Raw records
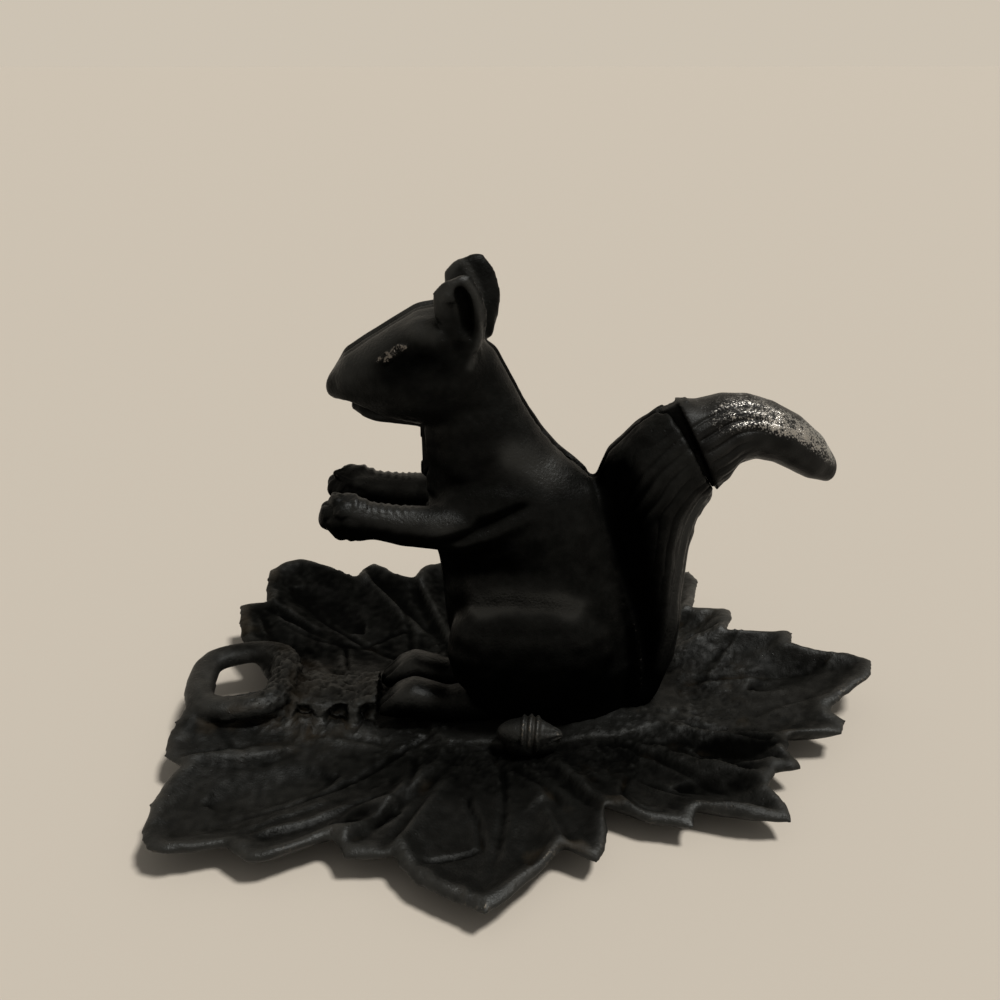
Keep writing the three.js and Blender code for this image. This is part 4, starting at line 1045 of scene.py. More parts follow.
    def face_rise(self, points: np.ndarray) -> np.ndarray:
        """Eyes with their sockets, brows, cheeks, nose and the strips along the forehead seam.

        Args:
            points: places on the surface, one row for each.

        Returns:
            Rise at each point, negative where the surface sinks.
        """
        x, y, z = points.T
        out = np.abs(y)
        mirrored = np.stack([x, out, z], axis=1)
        total = np.zeros(len(points))
        for form in FACE_FORMS.values():
            away = (mirrored - np.array(form.place) * MM) / (np.array(form.radii) * MM)
            total += form.height * MM * np.exp(-np.einsum("ij,ij->i", away, away))
        gap, share, _ = along_curve(points[:, [0, 2]], BROW)
        brow = FACE_SIDES.share(points) * window(share, 0.0, 0.2, 0.7, 1.0)
        total += self.brow_rise * brow * hill(gap, 0.0016)
        coarse, fine = self.eye_lumps
        lumps = coarse * pebbles(points, 0.0023, 13) + fine * pebbles(points, 0.0011, 14)
        total += self.eye_mask(points) * lumps
        crest = FOREHEAD_SEAM.share(points)
        total += self.strip_rise * crest * SEAM_STRIP.share(points)
        total -= self.strip_groove * crest * hill(out - 0.0026, 0.0006)
        nape = NAPE_SEAM.share(points)
        total += self.nape_rise * nape * ramp(y, 0.0004, 0.0009)
        total -= self.strip_groove * nape * hill(y + 0.0003, 0.0007)
        gaps = hill(x - 0.0015, 0.0014) + hill(x - 0.0090, 0.0030)
        total -= self.nape_gap * nape * gaps * hill(y - 0.0004, 0.0011)
        return total

    def eye_mask(self, points: np.ndarray) -> np.ndarray:
        """1 on the crusty eyes and 0 elsewhere.

        Args:
            points: places on the surface, one row for each.

        Returns:
            Values from 0 to 1.
        """
        away = points[:, [0, 2]] - np.array([-0.0415, 0.1275])
        along = away @ np.array([0.86, 0.51])
        across = away @ np.array([-0.51, 0.86])
        shape = (along / 0.0056) ** 2 + (across / 0.0013) ** 2 + waves(points, 0.0019, 17)
        return ramp(shape, 1.3, 0.6) * FACE_SIDES.share(points)

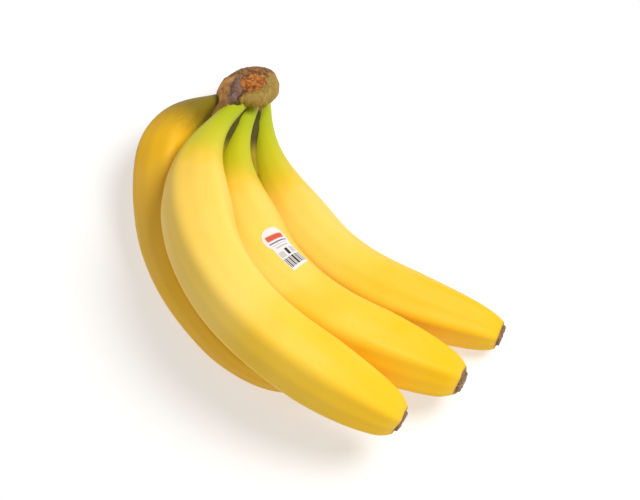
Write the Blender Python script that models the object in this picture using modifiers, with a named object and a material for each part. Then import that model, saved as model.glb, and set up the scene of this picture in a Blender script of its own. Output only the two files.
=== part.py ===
"""A bunch of four bananas, lying on its side on the bellies of its back and right fruit.

Each fruit is a solid of its own that ends in its neck, a crown holds the four necks, and one fruit wears a
small paper label. The bunch is drawn hanging from its crown, with X to the right, Y away from the front and
Z up, in millimetres. An empty then scales it to metres and lays it down.
"""

import math

import bmesh
import bpy
from mathutils import Matrix, Vector

MM = 0.001
GAP = 0.3  # clearance between neighbouring pieces, mm

# How each fruit grows. neck is where it leaves the crown, lean is its first heading measured up from +X,
# away is how far that heading points backwards, curl turns the plane that the fruit bends in, bends are the
# degrees turned at the shoulder, the belly and the tip, and twist winds that plane along the fruit. shoulder
# is where the neck starts to widen and where the fruit has its full girth, mm from the crown.
FINGERS = {
    "banana_back": {
        "neck": (-49.6, 78.0, 80.2), "lean": 199.6, "away": -30.6, "curl": 11.2, "shoulder": (3.0, 54.0),
        "length": 207.3, "radius": 16.9, "bends": (59.3, 58.1, 30.6), "twist": -72.5, "ridge": 40.0,
    },
    "banana_front": {
        "neck": (-45.3, 60.7, 75.7), "lean": 232.3, "away": -40.5, "curl": -10.5, "shoulder": (6.0, 81.0),
        "length": 239.0, "radius": 18.5, "bends": (24.3, 78.7, 1.5), "twist": 28.0, "ridge": 69.0,
    },
    "banana_middle": {
        "neck": (-38.3, 71.7, 75.1), "lean": 252.8, "away": -25.3, "curl": -21.0, "shoulder": (6.0, 81.0),
        "length": 218.0, "radius": 18.2, "bends": (25.1, 64.5, -0.5), "twist": 56.5, "ridge": 0.0,
    },
    "banana_right": {
        "neck": (-31.7, 86.9, 78.1), "lean": 274.8, "away": -22.2, "curl": -3.2, "shoulder": (6.0, 81.0),
        "length": 198.0, "radius": 16.8, "bends": (17.0, 51.9, -3.5), "twist": 22.8, "ridge": 0.0,
    },
}
BEND_PLACES = (0.16, 0.50, 0.88)  # shoulder, belly and tip, as shares of the length
BEND_SPREADS = (0.10, 0.25, 0.10)

NECK_RADIUS = 5.4
TIP_RADIUS = 5.4
TIP_TAPER = 55.0  # length over which the fruit narrows to its blossom scar
TIP_POWER = 1.35
RIDGES = 5
RIDGE_HEIGHT = 0.028  # as a share of the radius
SIDES = 24
STATIONS = 38
STEPS = 120  # steps of the centreline

CROWN_CENTRE = Vector((-39.0, 74.0, 87.0))
CROWN_RADII = (17.5, 20.0, 10.5)
CROWN_SLANT = -20.0  # degrees that the crown leans about Y
CROWN_LOBES = {  # centre and radii of the swellings that overhang the necks
    "lobe_right": ((-31.5, 63.0, 82.2), (8.2, 5.2, 4.8)),
    "lobe_left": ((-49.5, 71.5, 83.0), (7.5, 7.5, 6.5)),
}
CUT_POINT = Vector((-33.5, 59.5, 92.0))  # on the face where the bunch was cut from its stalk
CUT_NORMAL = Vector((0.22, -0.72, 0.66))
STUB_ROOT = 8.0  # distance from the neck to the stub's inner end, inside the crown
STUB_ROOT_RADIUS = 5.0
STUB_COLLAR = 4.0  # distance of the stub's thicker collar from the neck
STUB_COLLAR_RADIUS = 6.8

LABEL_FINGER = "banana_middle"
LABEL_PLACE = 94.0  # centre of its round head, mm along the fruit
LABEL_ANGLE = 280.0  # degrees round the fruit from its inner side
LABEL_HEAD = 7.2
LABEL_TAIL = 5.6
LABEL_LENGTH = 27.5
LABEL_THICKNESS = 0.3
LABEL_ROWS = 18
LABEL_COLUMNS = 6

LAY_BACK = 69.28  # degrees that the front of the bunch is tipped up
LAY_ROLL = -4.84
FLAT_DEPTH = 0.6  # how much the bellies that it rests on are flattened

YELLOW = (0.86, 0.62, 0.07, 1.0)
CROWN_BROWN = (0.30, 0.19, 0.08, 1.0)
PAPER_WHITE = (0.85, 0.85, 0.83, 1.0)


def clear_scene():
    for obj in list(bpy.data.objects):
        bpy.data.objects.remove(obj, do_unlink=True)


def make_collection(name):
    collection = bpy.data.collections.new(name)
    bpy.context.scene.collection.children.link(collection)
    return collection


def make_material(name, colour, roughness):
    material = bpy.data.materials.new(name)
    material.use_nodes = True
    shader = material.node_tree.nodes["Principled BSDF"]
    shader.inputs["Base Color"].default_value = colour
    shader.inputs["Roughness"].default_value = roughness
    shader.inputs["Metallic"].default_value = 0.0
    return material


def smoothstep(x):
    x = min(max(x, 0.0), 1.0)
    return x * x * (3.0 - 2.0 * x)


def bend_per_length(finger, share):
    """Degrees of bend per unit of share, from the three bends at their places."""
    total = 0.0
    for bend, place, spread in zip(finger["bends"], BEND_PLACES, BEND_SPREADS):
        total += bend / (spread * math.sqrt(math.pi)) * math.exp(-(((share - place) / spread) ** 2))
    return total


def centreline(finger):
    """Centre, heading, inward normal and side of the fruit at every step along it."""
    lean = math.radians(finger["lean"])
    away = math.radians(finger["away"])
    curl = math.radians(finger["curl"])
    heading = Vector((math.cos(lean) * math.cos(away), math.sin(away), math.sin(lean) * math.cos(away)))
    level = Vector((-math.sin(lean), 0.0, math.cos(lean)))
    inward = math.cos(curl) * level + math.sin(curl) * level.cross(heading)
    side = inward.cross(heading)
    centre = Vector(finger["neck"])
    line = [(centre.copy(), heading.copy(), inward.copy(), side.copy())]
    for step in range(STEPS):
        bend = math.radians(bend_per_length(finger, (step + 0.5) / STEPS)) / STEPS
        heading, inward = (
            heading * math.cos(bend) + inward * math.sin(bend),
            inward * math.cos(bend) - heading * math.sin(bend),
        )
        twist = math.radians(finger["twist"]) / STEPS
        inward, side = (
            inward * math.cos(twist) + side * math.sin(twist),
            side * math.cos(twist) - inward * math.sin(twist),
        )
        centre = centre + heading * (finger["length"] / STEPS)
        line.append((centre.copy(), heading.copy(), inward.copy(), side.copy()))
    return line


def station(finger, line, distance):
    """The centreline's frame at a distance along the fruit."""
    place = min(max(distance / finger["length"], 0.0), 1.0) * STEPS
    step = min(int(place), STEPS - 1)
    blend = place - step
    return [first.lerp(second, blend) for first, second in zip(line[step], line[step + 1])]


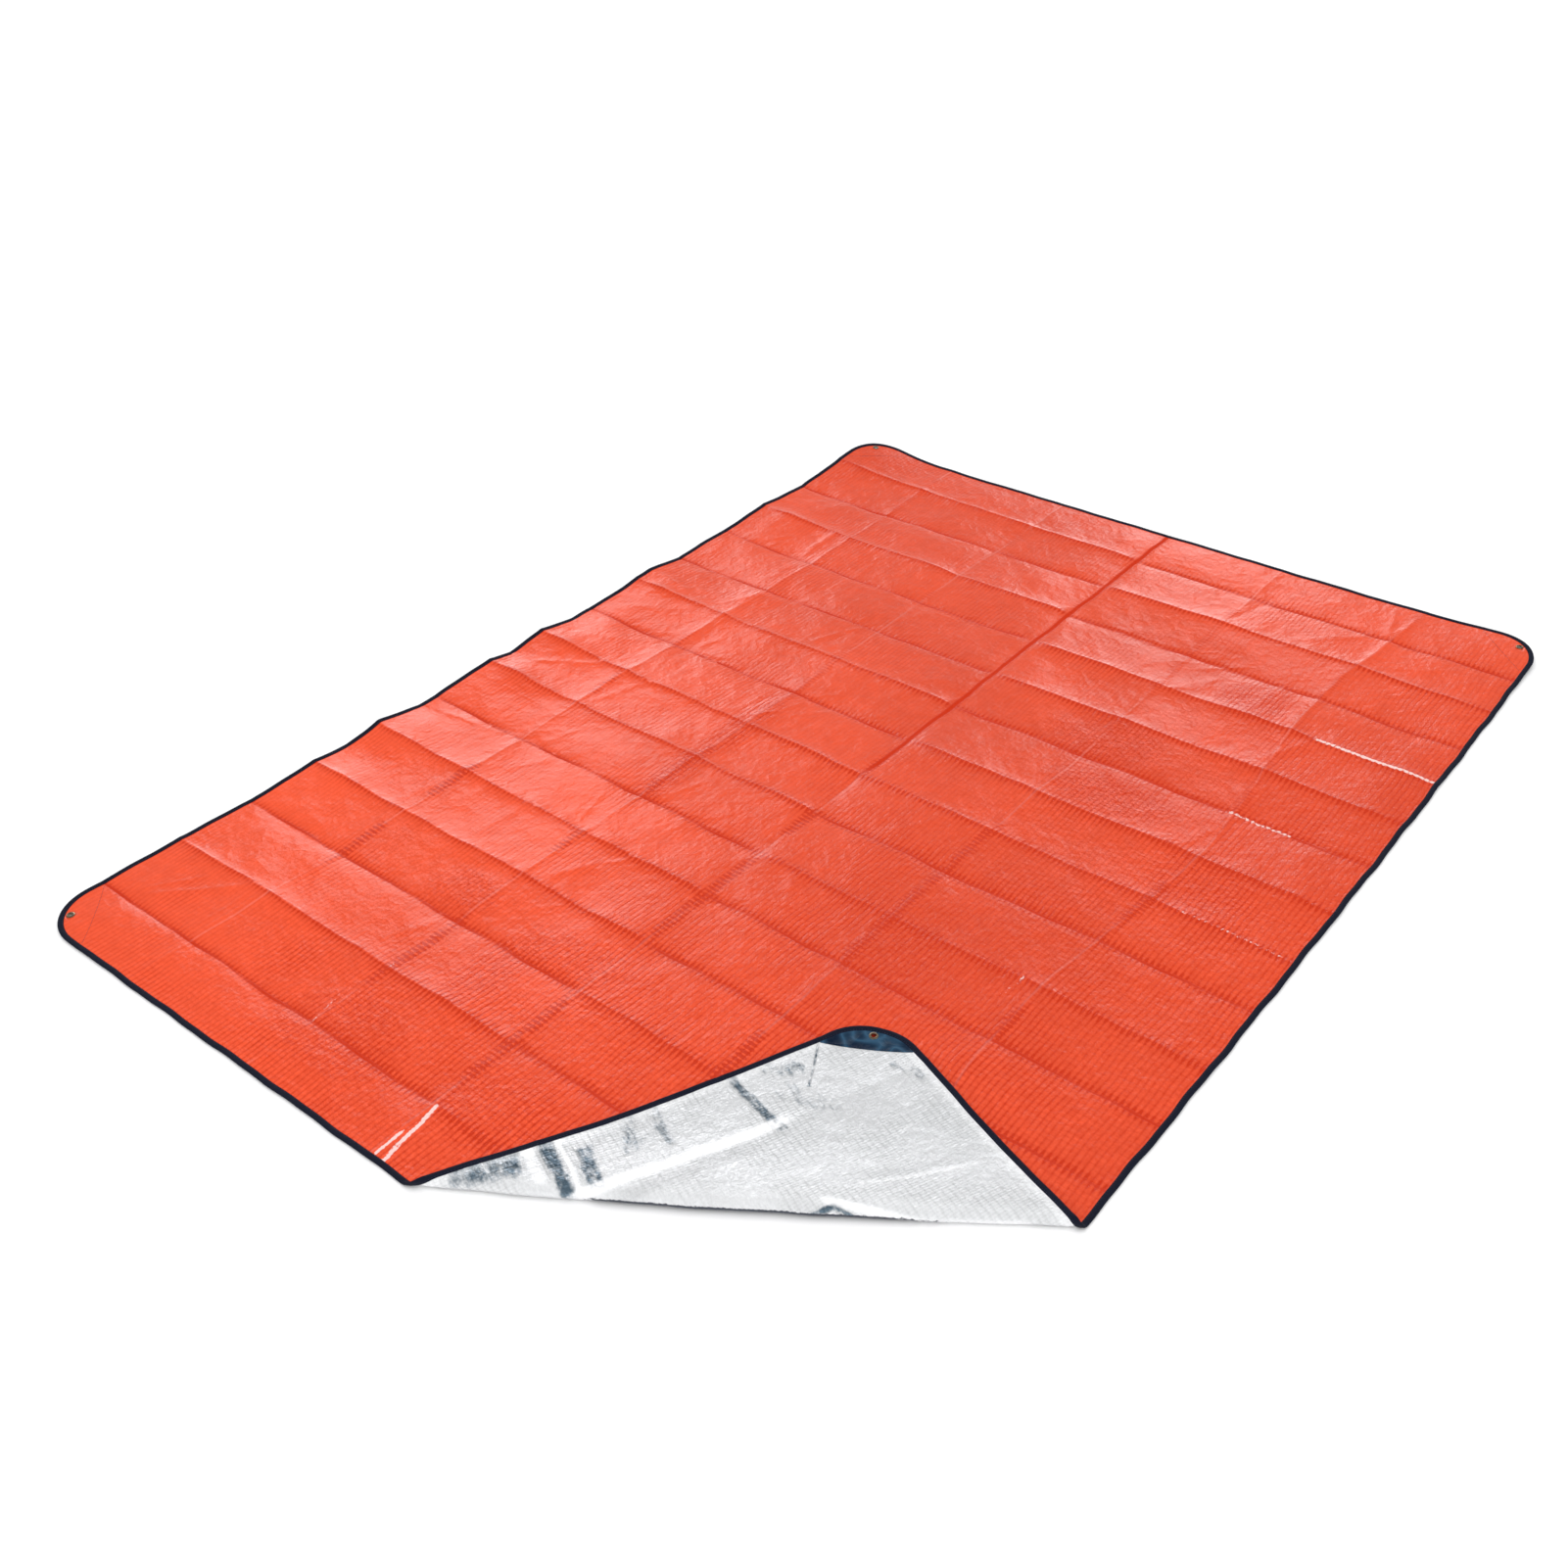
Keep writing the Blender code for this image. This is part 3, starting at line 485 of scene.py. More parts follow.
def fold_grid(columns, rows, crowding):
    """Crossings of lines that follow the folds both ways, with more of them close to each fold."""
    panel = spread(len(FOLDS_ACROSS) + 1, columns, crowding)
    share = spread(len(FOLDS_ALONG) + 1, rows, crowding)
    panel, share = np.meshgrid(panel, share)
    down = np.interp(share, np.arange(len(FOLDS_ALONG) + 2), np.concatenate(([0], FOLDS_ALONG[:, 0], [WIDTH])))
    along = among(places_across(down), LENGTH, panel)
    down = among(places_along(along), WIDTH, share)
    return np.stack((along, down), axis=-1).reshape(-1, 2)


def roll_grid(run_step, turns):
    """Rows of points along the turned-back fold: `turns` of them over its half turn, and some beside it."""
    run = np.arange(run_step / 2, FOLD_LENGTH, run_step)
    half_turn = math.pi * roll_radius(run)
    rows = [FOLD_BULGE * arch(run) + offset * MM for offset in (-14, -9, -5, -2)]
    rows += [FOLD_BULGE * arch(run) + half_turn * step / turns for step in range(turns + 1)]
    rows += [FOLD_BULGE * arch(run) + half_turn + offset * MM for offset in (3, 7, 12, 18)]
    return np.concatenate([np.stack(to_flat(run, out), axis=-1) for out in rows])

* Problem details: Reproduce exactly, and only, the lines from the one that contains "Write the Blender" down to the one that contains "neighbouring pieces, mm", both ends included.

* Exercise response:
Write the Blender Python script that models the object in this picture using modifiers, with a named object and a material for each part. Then import that model, saved as model.glb, and set up the scene of this picture in a Blender script of its own. Output only the two files.
=== part.py ===
"""A bunch of four bananas, lying on its side on the bellies of its back and right fruit.

Each fruit is a solid of its own that ends in its neck, a crown holds the four necks, and one fruit wears a
small paper label. The bunch is drawn hanging from its crown, with X to the right, Y away from the front and
Z up, in millimetres. An empty then scales it to metres and lays it down.
"""

import math

import bmesh
import bpy
from mathutils import Matrix, Vector

MM = 0.001
GAP = 0.3  # clearance between neighbouring pieces, mm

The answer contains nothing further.